* Data shown *
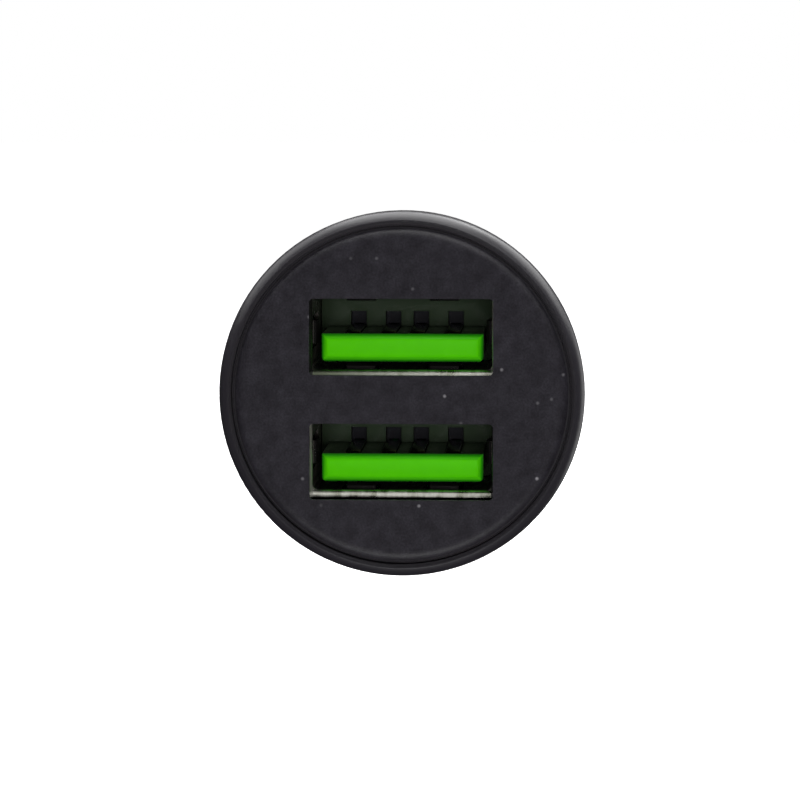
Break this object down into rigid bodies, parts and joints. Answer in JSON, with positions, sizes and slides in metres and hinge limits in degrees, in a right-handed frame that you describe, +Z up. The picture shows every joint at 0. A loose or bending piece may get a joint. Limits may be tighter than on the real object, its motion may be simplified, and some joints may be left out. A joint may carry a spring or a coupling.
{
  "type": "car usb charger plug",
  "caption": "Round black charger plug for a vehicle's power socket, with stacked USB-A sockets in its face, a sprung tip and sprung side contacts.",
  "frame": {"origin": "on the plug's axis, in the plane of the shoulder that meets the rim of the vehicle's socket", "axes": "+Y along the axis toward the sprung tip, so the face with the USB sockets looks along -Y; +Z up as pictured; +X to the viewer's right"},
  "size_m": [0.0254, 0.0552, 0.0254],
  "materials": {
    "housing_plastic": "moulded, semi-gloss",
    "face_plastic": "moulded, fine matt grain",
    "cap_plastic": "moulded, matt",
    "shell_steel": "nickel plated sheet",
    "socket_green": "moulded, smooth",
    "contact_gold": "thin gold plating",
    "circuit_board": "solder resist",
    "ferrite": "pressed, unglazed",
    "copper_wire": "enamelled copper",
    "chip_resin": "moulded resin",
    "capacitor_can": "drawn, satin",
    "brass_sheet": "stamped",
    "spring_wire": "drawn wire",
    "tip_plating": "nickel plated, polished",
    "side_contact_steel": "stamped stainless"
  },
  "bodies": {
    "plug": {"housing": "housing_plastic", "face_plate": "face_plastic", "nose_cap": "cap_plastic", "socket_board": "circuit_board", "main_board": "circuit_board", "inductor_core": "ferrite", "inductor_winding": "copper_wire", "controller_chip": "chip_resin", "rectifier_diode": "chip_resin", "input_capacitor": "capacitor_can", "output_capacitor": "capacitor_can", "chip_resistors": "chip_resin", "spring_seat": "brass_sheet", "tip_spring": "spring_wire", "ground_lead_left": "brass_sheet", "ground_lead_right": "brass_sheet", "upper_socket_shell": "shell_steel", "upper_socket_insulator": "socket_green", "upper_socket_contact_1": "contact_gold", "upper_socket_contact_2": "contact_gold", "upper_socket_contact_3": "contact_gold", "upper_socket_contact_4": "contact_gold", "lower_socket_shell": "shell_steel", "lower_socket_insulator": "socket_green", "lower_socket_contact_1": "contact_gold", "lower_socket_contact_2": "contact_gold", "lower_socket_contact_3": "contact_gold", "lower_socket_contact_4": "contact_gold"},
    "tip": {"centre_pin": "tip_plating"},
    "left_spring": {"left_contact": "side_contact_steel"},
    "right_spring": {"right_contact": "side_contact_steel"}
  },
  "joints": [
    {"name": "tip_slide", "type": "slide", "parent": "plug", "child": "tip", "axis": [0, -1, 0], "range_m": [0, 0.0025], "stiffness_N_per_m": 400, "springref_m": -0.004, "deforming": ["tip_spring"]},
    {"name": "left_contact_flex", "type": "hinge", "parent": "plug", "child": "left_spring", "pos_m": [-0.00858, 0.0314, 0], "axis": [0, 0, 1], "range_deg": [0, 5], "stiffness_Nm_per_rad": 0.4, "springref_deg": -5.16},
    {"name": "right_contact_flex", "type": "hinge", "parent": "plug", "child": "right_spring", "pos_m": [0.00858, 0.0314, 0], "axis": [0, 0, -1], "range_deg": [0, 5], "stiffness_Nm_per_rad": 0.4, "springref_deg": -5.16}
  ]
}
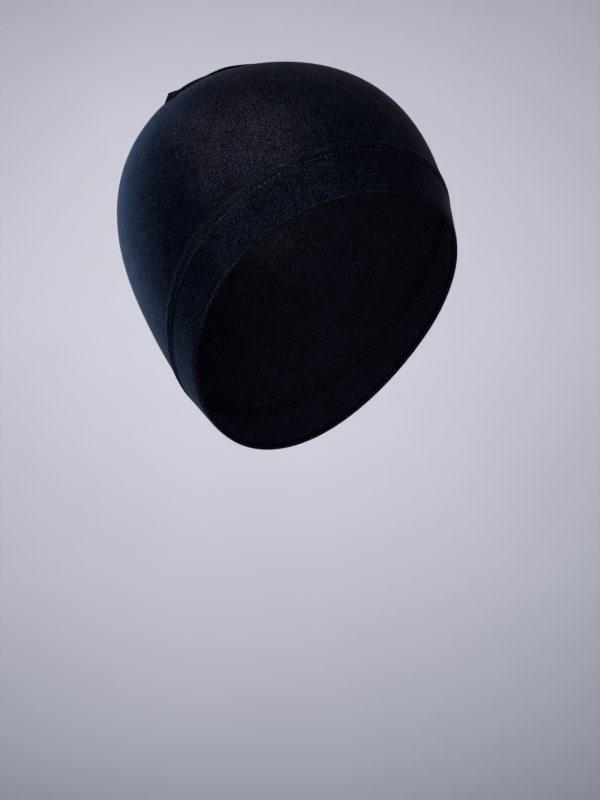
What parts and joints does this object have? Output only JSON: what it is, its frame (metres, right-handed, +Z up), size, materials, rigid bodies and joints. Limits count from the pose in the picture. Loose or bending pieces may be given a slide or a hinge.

* Instructions to follow *
Copy the records above exactly as they appear.

* Exercise output *
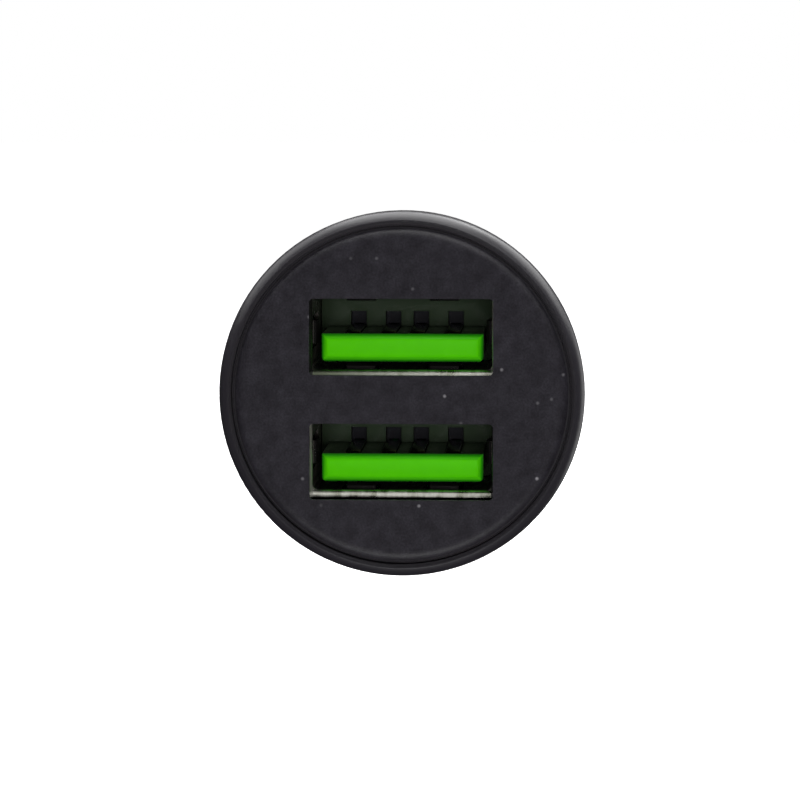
Break this object down into rigid bodies, parts and joints. Answer in JSON, with positions, sizes and slides in metres and hinge limits in degrees, in a right-handed frame that you describe, +Z up. The picture shows every joint at 0. A loose or bending piece may get a joint. Limits may be tighter than on the real object, its motion may be simplified, and some joints may be left out. A joint may carry a spring or a coupling.
{
  "type": "car usb charger plug",
  "caption": "Round black charger plug for a vehicle's power socket, with stacked USB-A sockets in its face, a sprung tip and sprung side contacts.",
  "frame": {"origin": "on the plug's axis, in the plane of the shoulder that meets the rim of the vehicle's socket", "axes": "+Y along the axis toward the sprung tip, so the face with the USB sockets looks along -Y; +Z up as pictured; +X to the viewer's right"},
  "size_m": [0.0254, 0.0552, 0.0254],
  "materials": {
    "housing_plastic": "moulded, semi-gloss",
    "face_plastic": "moulded, fine matt grain",
    "cap_plastic": "moulded, matt",
    "shell_steel": "nickel plated sheet",
    "socket_green": "moulded, smooth",
    "contact_gold": "thin gold plating",
    "circuit_board": "solder resist",
    "ferrite": "pressed, unglazed",
    "copper_wire": "enamelled copper",
    "chip_resin": "moulded resin",
    "capacitor_can": "drawn, satin",
    "brass_sheet": "stamped",
    "spring_wire": "drawn wire",
    "tip_plating": "nickel plated, polished",
    "side_contact_steel": "stamped stainless"
  },
  "bodies": {
    "plug": {"housing": "housing_plastic", "face_plate": "face_plastic", "nose_cap": "cap_plastic", "socket_board": "circuit_board", "main_board": "circuit_board", "inductor_core": "ferrite", "inductor_winding": "copper_wire", "controller_chip": "chip_resin", "rectifier_diode": "chip_resin", "input_capacitor": "capacitor_can", "output_capacitor": "capacitor_can", "chip_resistors": "chip_resin", "spring_seat": "brass_sheet", "tip_spring": "spring_wire", "ground_lead_left": "brass_sheet", "ground_lead_right": "brass_sheet", "upper_socket_shell": "shell_steel", "upper_socket_insulator": "socket_green", "upper_socket_contact_1": "contact_gold", "upper_socket_contact_2": "contact_gold", "upper_socket_contact_3": "contact_gold", "upper_socket_contact_4": "contact_gold", "lower_socket_shell": "shell_steel", "lower_socket_insulator": "socket_green", "lower_socket_contact_1": "contact_gold", "lower_socket_contact_2": "contact_gold", "lower_socket_contact_3": "contact_gold", "lower_socket_contact_4": "contact_gold"},
    "tip": {"centre_pin": "tip_plating"},
    "left_spring": {"left_contact": "side_contact_steel"},
    "right_spring": {"right_contact": "side_contact_steel"}
  },
  "joints": [
    {"name": "tip_slide", "type": "slide", "parent": "plug", "child": "tip", "axis": [0, -1, 0], "range_m": [0, 0.0025], "stiffness_N_per_m": 400, "springref_m": -0.004, "deforming": ["tip_spring"]},
    {"name": "left_contact_flex", "type": "hinge", "parent": "plug", "child": "left_spring", "pos_m": [-0.00858, 0.0314, 0], "axis": [0, 0, 1], "range_deg": [0, 5], "stiffness_Nm_per_rad": 0.4, "springref_deg": -5.16},
    {"name": "right_contact_flex", "type": "hinge", "parent": "plug", "child": "right_spring", "pos_m": [0.00858, 0.0314, 0], "axis": [0, 0, -1], "range_deg": [0, 5], "stiffness_Nm_per_rad": 0.4, "springref_deg": -5.16}
  ]
}
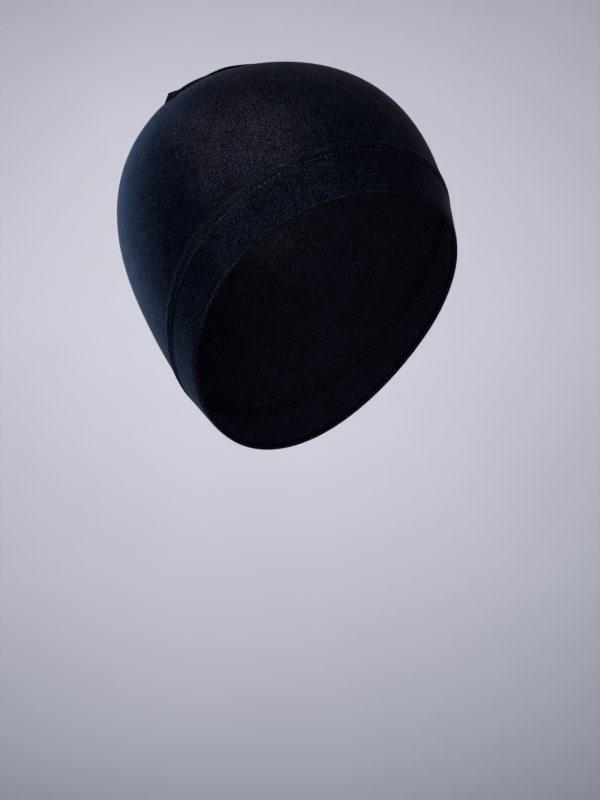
What parts and joints does this object have? Output only JSON: what it is, its frame (metres, right-handed, +Z up), size, materials, rigid bodies and joints. Limits count from the pose in the picture. Loose or bending pieces may be given a slide or a hinge.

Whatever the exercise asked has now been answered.